The rise of the 1 per cent and the Great Gatsby Curve
In the US, inequality back to where it was nearly a century ago
Most chief executives I know are quick to admit the role that luck has played in their success. They also typically say that they welcome criticism. I doubt their sincerity on both counts.
In the debate over the inexorable rise in measures of inequality, the various factors that have led to the rise of the ‘1 per cent’ include chance and circumstance; most analysts would also mention globalisation, technological change, the demise of trade unions and the polarisation of educational opportunities.
Any discussion of inequality quickly descends into a morass of statistics, jargon and philosophical musings about whether or not it matters. Students of economic history (a surprisingly small number) know that inequality has troubled scholars for a long time. And luck has also been long acknowledged - the grandfather of modern economics, Alfred Marshall, was intrigued by the role that chance plays in how much anybody earns.
When economists engage with their public, the very different ways in which they think about all of this is often revealed. Economists typically think about efficiency: how we can produce more with less. Non-economists, let’s call them normal people, are often obsessed by the need to redistribute what we do make. (Noah Smith, one of the best economics bloggers out there, has an excellent recent post that both introduces and explores this distinction.)
For the most part, economists shy away from redistribution because they think that it often reduces growth: the cake that is being shared more equally often shrinks because of the dopey things that politicians do. Redistribution can be efficient but usually is not. The obvious politicisation of the debate rarely leads to any consensus. Economists in their search for efficiency usually believe that the associated rising tide lifts most boats - if some rise more than others it doesn’t really matter as all other possible outcomes are worse.
Current data on inequality is stark and has led some to conclude that the conventional ways of thinking need to be revised. In the US, where the data is particularly extreme, inequality fell from the late 1920s to the early 1980s but has since spectacularly reversed. It is now back to where it was nearly a century ago. Alan Krueger, President Obama’s outgoing chief economist, has introduced a new piece of jargon called the Great Gatsby Curve, to make the point that the distribution of US income has regressed a long way. He also argues that the traditional way of viewing growth, efficiency and inequality needs to be turned on its head. Inequality, he suggests, is now so extreme it is reducing the growth rate of the US economy.

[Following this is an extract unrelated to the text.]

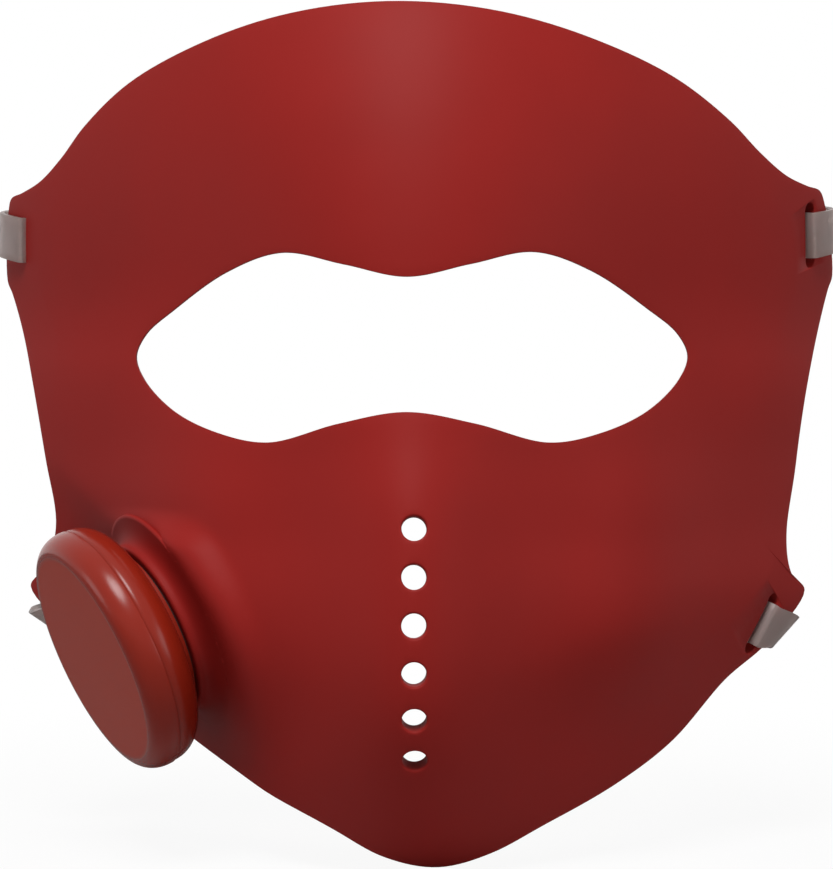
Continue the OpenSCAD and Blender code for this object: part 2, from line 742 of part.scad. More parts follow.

We live in a “winner takes all” economy. Trends long established in sport and music, where a smaller and smaller number of elite players take most of the spoils, have spread into many other industries. When this so obviously is a result of luck - and therefore in a sense pre-determined - the 99 per cent have an obvious grievance about fairness, as well as simple lack of opportunity. Why is CEO pay in the oil industry so highly correlated with the oil price? What possible law of finance justifies bumper payouts to executives because of something completely outside of their control? And, of course, there are the banks. And so on.
Krueger, and one or two others, think that manifest unfairness is feeding back negatively into productivity and, therefore, overall growth. One of his most recent talks on all of this was given in the Rock and Roll Hall of Fame, which is probably testament to just how far from mainstream thinking he lies. But the numbers are uncontroversial: for example, children of rich parents are more and more likely to enjoy higher incomes themselves. Children from poorer homes are much less likely than before to move up into the middle class. It may have always been like this, but it is getting increasingly difficult to move up from whatever rung of the ladder you are on. If your parents can afford music lessons your life chances are better than ever.
If the US could reform its tax and education systems, inequality could start to fall again. But that seems as likely as action to fix the European banking system.